奈米碳管接觸阻抗與電場效應研究

Abstract

奈米碳管在未來有可能成為新一代的奈米元件，但由於奈米碳管與金屬之接觸阻抗會對於奈米元件的電性有極大影響，本論文即著重於改善奈米碳管與金屬接觸阻抗的技術與奈米碳管電場效應的相關研究。奈米碳管與Pt有很低的接觸阻抗，但與基板附著力不佳。我們利用Pt摻雜Ti或Ta形成合金，成功開發出不但可以與碳管形成低接觸阻抗而且良好附著力的金屬連線製程。在接觸阻抗量測方面，採用三端點方式量測前端阻抗及後端阻抗間接求得接觸阻抗，並且改良佈局結構解決量測上的誤差。在量測系統的精確度之下，得知Pt合金的接觸阻抗應在kΩ以下。而Ti與碳管的接觸阻抗很高，經由電性與化性分析知道600℃退火可形成金屬碳化物而降低接觸阻抗，400℃則無此改善現象。我們也開發出利用Pt合金當作電極並具有電流開/關的CNTFET結構，而具有高接觸阻抗的Ti電極結構，難以找到明顯的電流調變現象。由於碳管的奈米尺度，碳管表面電場會大於一般微米尺度金屬線電場約一個數量級以上，而隨著氧化層深度快速遞減。因為碳管表面的強電場，電荷會從碳管注入到氧化層形成電壓電流特性的遲滯效應。我們可以利用遲滯效應的原理製作奈米碳管非揮發性記憶體，目前的寫入速度可以在100ms以下。水氣的存在產生電流的回復效應，對非揮發性記憶體應用是一個傷害因數。
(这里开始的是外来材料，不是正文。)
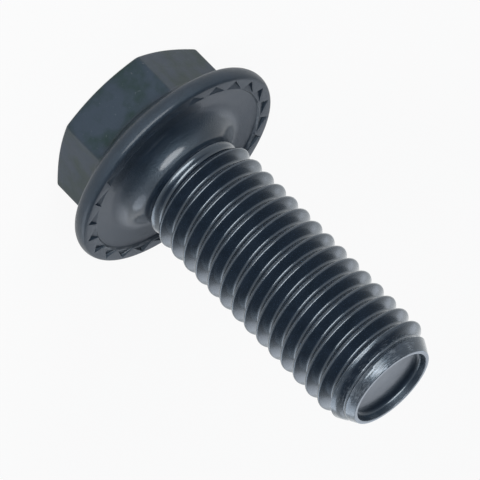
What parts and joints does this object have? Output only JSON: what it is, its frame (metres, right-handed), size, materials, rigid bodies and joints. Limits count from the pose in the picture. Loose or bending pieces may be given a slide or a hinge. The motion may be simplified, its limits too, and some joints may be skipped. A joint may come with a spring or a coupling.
{
  "type": "flange bolt",
  "caption": "Black steel hexagon flange bolt with a right-hand metric thread, a ratchet-toothed bearing ring, a filleted neck and a chamfered tip with a shallow cup.",
  "frame": {"origin": "middle of the bearing plane, where the flange seats", "axes": "+Z along the bolt's axis from the head to the tip; two flats of the hexagon are square to Y"},
  "size_m": [0.0234, 0.0234, 0.0389],
  "materials": {
    "black_steel": "black oxide over forged and rolled steel, lightly oiled: glossy on the thread and rim, satin on the hexagon"
  },
  "bodies": {
    "root": {"flange_bolt": "black_steel"}
  },
  "joints": []
}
Carbon nanotubes (CNTs) have been proposed as candidate for nanoelectronics application in the future. Since contact resistance (Rc) between metal and CNT has significant influence on the electrical performance of CNT devices, we focus on contact resistance and electric field effect in the thesis. CNTs have low Rc with Pt electrode, however, Pt deposited on SiO2 surface shows poor adhesion. Composed of Pt-Ti or Pt-Ta alloys, we successfully develop not only low Rc but also good adhesion metal-CNT contact technology. About the measurement, we approach Rc by the way of measuring the front and end resistances (Rf, Re) with 3-terminal structure. Within the limit of the measurement system, Rc with Pt electrode should be lower than kΩ. Although Rc with Ti electrode is very high, electrical and chemical analyses reveal that CNTs react with Ti to form carbide and Rc is reduced significantly after annealing at 600℃. However, annealing at 400℃ fails to reduce Rc. We fabricate CNTFETs with very good ON/OFF performance with Pt-alloy electrode. Owing to the nano-scale of CNTs, the magnitude of electric field on the surface of CNTs is one-order greater than micro-scale metal-line. The electric field decreases quickly away from CNTs. Because of the strong electric field, charges can inject into oxide layer at suitable VG and ID-VG curves show hysteresis characteristic. Using the hysteresis effect, we demonstrate the non-volatile CNT-memory dunction and the write-speed can be faster than 100ms. Retention effect will be induced by water moisture and cause an obstacle to non-volatile memory application.